▸ WHAT IS NEEDED
Return exactly the span of lines that opens with the line containing "Turn this picture" and closes with the last line of the data, inclusive.

▸ SUPPLIED DATA

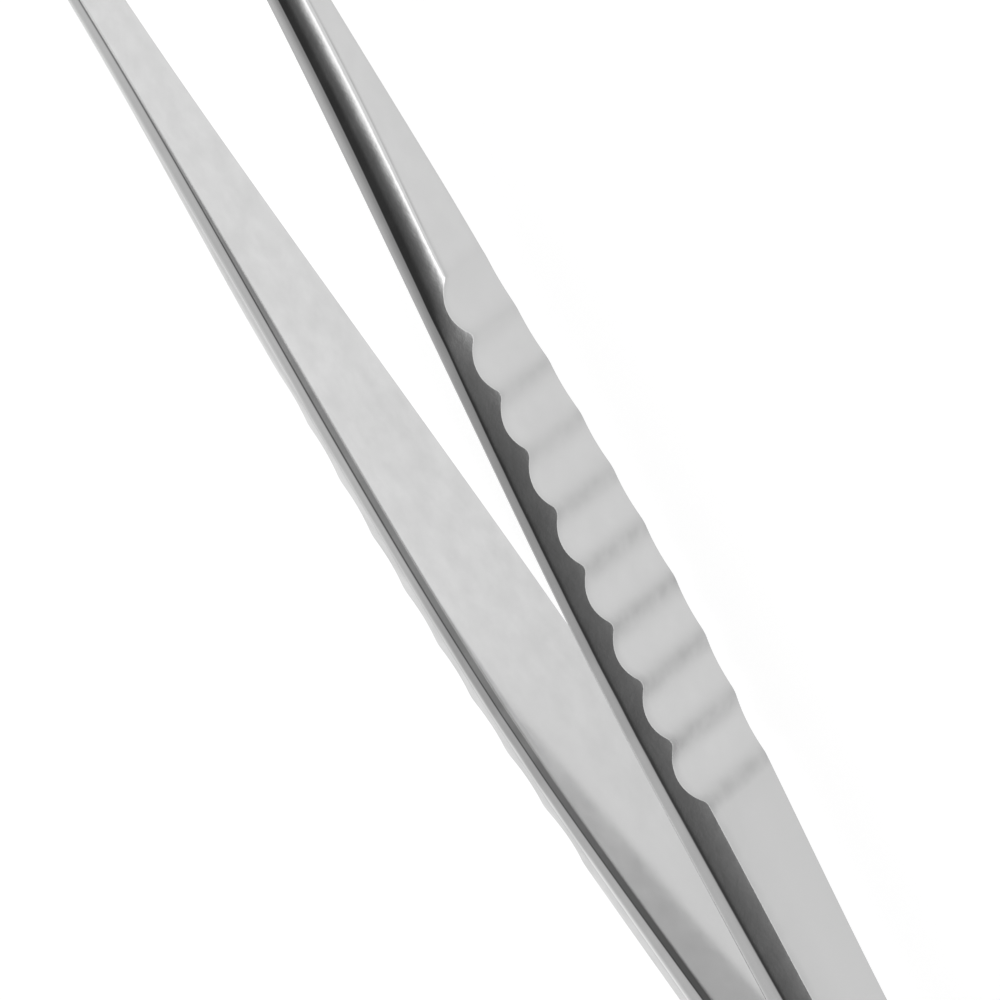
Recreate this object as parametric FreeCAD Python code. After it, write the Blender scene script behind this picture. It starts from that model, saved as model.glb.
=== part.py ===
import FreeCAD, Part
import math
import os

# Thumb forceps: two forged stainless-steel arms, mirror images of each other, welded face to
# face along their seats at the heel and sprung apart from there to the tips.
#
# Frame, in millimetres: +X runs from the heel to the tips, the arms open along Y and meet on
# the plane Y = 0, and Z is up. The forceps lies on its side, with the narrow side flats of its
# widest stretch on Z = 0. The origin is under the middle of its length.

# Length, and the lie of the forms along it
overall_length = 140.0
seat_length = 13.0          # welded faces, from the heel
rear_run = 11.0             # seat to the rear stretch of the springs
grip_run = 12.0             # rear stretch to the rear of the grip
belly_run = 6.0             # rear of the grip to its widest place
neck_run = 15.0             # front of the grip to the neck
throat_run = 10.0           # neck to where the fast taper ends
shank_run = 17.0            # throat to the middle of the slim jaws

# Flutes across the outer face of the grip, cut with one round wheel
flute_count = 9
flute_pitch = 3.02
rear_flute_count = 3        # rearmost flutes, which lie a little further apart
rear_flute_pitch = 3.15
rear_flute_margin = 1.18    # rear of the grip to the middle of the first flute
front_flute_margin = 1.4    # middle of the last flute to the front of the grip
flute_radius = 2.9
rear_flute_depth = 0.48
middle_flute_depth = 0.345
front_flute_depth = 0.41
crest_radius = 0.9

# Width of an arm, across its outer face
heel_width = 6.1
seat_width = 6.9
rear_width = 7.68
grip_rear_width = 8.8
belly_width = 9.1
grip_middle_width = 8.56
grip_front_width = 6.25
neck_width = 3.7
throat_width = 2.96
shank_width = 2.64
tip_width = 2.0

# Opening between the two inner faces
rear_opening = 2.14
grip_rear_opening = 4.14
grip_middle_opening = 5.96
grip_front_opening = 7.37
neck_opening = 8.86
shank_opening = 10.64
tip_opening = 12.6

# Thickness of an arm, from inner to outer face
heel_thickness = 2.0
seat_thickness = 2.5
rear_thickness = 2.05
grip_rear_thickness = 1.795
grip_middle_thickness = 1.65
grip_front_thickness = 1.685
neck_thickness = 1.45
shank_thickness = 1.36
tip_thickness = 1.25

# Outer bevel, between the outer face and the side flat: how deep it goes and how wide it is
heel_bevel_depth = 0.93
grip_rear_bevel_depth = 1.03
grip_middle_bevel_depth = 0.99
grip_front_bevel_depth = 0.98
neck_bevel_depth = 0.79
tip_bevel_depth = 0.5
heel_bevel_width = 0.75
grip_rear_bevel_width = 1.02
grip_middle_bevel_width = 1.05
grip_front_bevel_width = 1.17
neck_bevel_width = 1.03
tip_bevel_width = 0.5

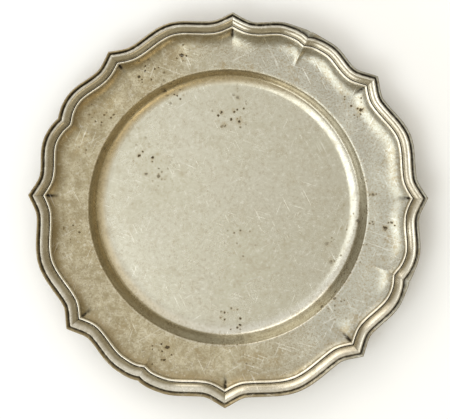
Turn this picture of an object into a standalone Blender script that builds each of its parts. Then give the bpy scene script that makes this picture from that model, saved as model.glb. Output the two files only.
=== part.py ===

▸ SOLVED EXERCISE
Turn this picture of an object into a standalone Blender script that builds each of its parts. Then give the bpy scene script that makes this picture from that model, saved as model.glb. Output the two files only.
=== part.py ===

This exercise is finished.